Horthy was isolated from the outside world. He was not aware of what was going on in the capital, or the countryside. Due to lack of the expected response from his army and people, he became insecure. His position was worsened by an ultimatum issued by Marshal Malinovsky, commander of Second Ukrainian Front, in which he requested that the Honvédség start attacking the Germans immediately. The tone of the Soviet ultimatum convinced even Horthy and his most faithful men that such a prompt order could not be carried out and that there was only one choice he had left – to negotiate with the Germans. At dawn on 16 October, Horthy was persuaded by Veesenmayer to withdraw his earlier proclamation and reluctantly handed over power to the Arrow Cross party leader Ferenc Szálasi, freshly released from the Citadel prison. Later, the Parliament was informed – without actual proof – that Horthy had resigned and had ordered the Honvédség to continue the fight against the Red Army. Horthy was then ‘invited’ to SS headquarters, where he was kept under ‘honour guard’ until events unfolded according to the Germans’ plans. On 17 October, at 17:00, Miklós Horthy, his family and entourage, boarded a train and headed into German internment in the Hirschberg Castle in Bavaria. With this final act, the elderly Regent’s active involvement in Hungary’s destiny came to an end. Horthy’s son was never released from German captivity and spent the rest of the war in the concentration camp at Dachau until liberation.

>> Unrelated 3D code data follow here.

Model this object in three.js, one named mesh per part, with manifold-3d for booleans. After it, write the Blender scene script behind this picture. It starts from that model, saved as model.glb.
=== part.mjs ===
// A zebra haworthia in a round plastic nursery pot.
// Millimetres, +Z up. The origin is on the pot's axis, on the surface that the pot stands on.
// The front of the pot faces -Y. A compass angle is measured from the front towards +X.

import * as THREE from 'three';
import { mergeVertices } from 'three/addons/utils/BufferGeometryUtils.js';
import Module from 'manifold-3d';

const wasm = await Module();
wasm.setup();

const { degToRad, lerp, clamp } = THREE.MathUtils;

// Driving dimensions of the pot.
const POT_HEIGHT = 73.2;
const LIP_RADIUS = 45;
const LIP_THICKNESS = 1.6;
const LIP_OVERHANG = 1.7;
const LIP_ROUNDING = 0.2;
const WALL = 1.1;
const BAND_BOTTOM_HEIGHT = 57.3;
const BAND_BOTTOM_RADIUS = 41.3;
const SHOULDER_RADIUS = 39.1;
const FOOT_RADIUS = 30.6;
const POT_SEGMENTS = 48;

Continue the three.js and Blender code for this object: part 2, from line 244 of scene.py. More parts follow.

Horthy’s ill-conceived and poorly executed plan to step out of war and spare his country further destruction failed less than twelve hours after his proclamation was aired on the radio. As a consequence, Hungary faced a further eight months of Total War and wanton destruction.
The failure of the Hungarian leaders to leave the Axis camp had also a noted effect on the behaviour of the Red Army soldiers in Hungary and their attitude towards the Hungarians, regarding them as the ‘fascist enemy’, similar to the Germans, and dealt with them accordingly.